The insured in that case suffered deprivation of possession as from 25 April 1966 (at 381), by reason of a peril covered by the policy (restraint of people, at 378), but no loss until 12 May 1967, which must have been outside the policy year covering the incidence of the peril. As far as I can tell, there is no discussion in the case of the relevance of these dates. Mr Kendrick relied on The Anita in his skeleton argument as illustrating the difficulty of proving an actual loss in a case of mere deprivation of possession. Since, however, an actual loss is accepted in our case, that is in a sense beside the point. Such matters must depend on the facts, and Holmes v.

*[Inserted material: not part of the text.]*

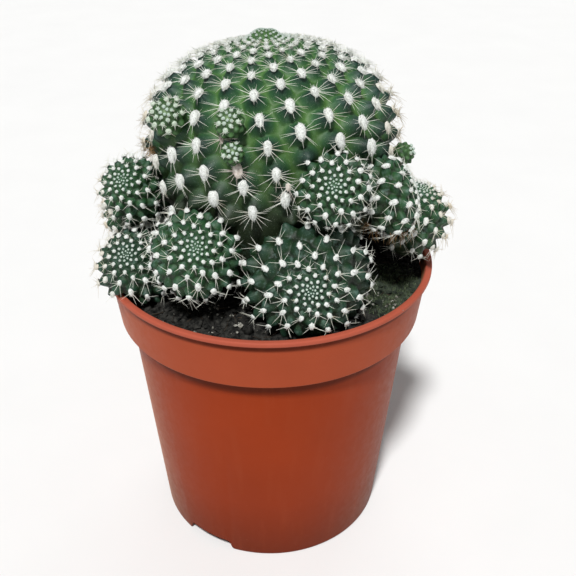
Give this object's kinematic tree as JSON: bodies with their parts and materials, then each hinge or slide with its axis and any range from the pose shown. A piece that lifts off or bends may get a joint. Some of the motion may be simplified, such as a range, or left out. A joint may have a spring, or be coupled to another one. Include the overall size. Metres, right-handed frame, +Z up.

Payne provides a different illustration.

46.

The question arose, in the context of Mr Boyd’s third submission (para 28 above), whether further authority threw any helpful light on the premise that an actual total loss only established as occurring following the expiry of a policy but by reason of a peril whose effect commenced within the policy period either had to relate back to the initial date of the incidence of peril or else was uninsured (saving I suppose any partial loss occurring within the policy period). I asked whether there was any doctrine which might be described as a “grip of the peril” doctrine. I was told there was not.

47.

It may be that my enquiry was viewed as relating to specifically non-marine cases. It does appear to me, however, that at any rate marine insurance recognises both a “death’s-blow” doctrine and what may also perhaps be described as a “grip of the peril” doctrine. The “death’s-blow” doctrine arises where a vessel has suffered some grievous damage which cannot be said to amount all at once to a total loss, or even a constructive total loss, and which only develops into a total loss after the risk expires: see Arnould at para 1138 citing Knight v Faith (1850) 15 QB 649 (where the doctrine was recognised, but not applied on the facts of the case). Arnould goes on to discuss cases of deprivation of possession under the same doctrine, but it may be that “grip of the peril” better describes such examples. Arnould says:

“Bailhache J stated that principle in the following terms [in Fooks v Smith [1924] 2 KB 508 at 514]: “Where by a peril insured against there is a constructive total loss and no notice of abandonment is given, then if in the ordinary course of an unbroken sequence of events following upon the peril insured against the constructive total loss becomes an actual total loss – as, for instance, there is a capture followed by confiscation – the underwriter is liable in respect of the total loss. If, however the ultimate total loss is not the result of a sequence of events following in the ordinary course upon the peril insured against, but is the result of some supervening cause, the underwriter is not liable. That is an illustration of the doctrine proxima causa non remota spectatur.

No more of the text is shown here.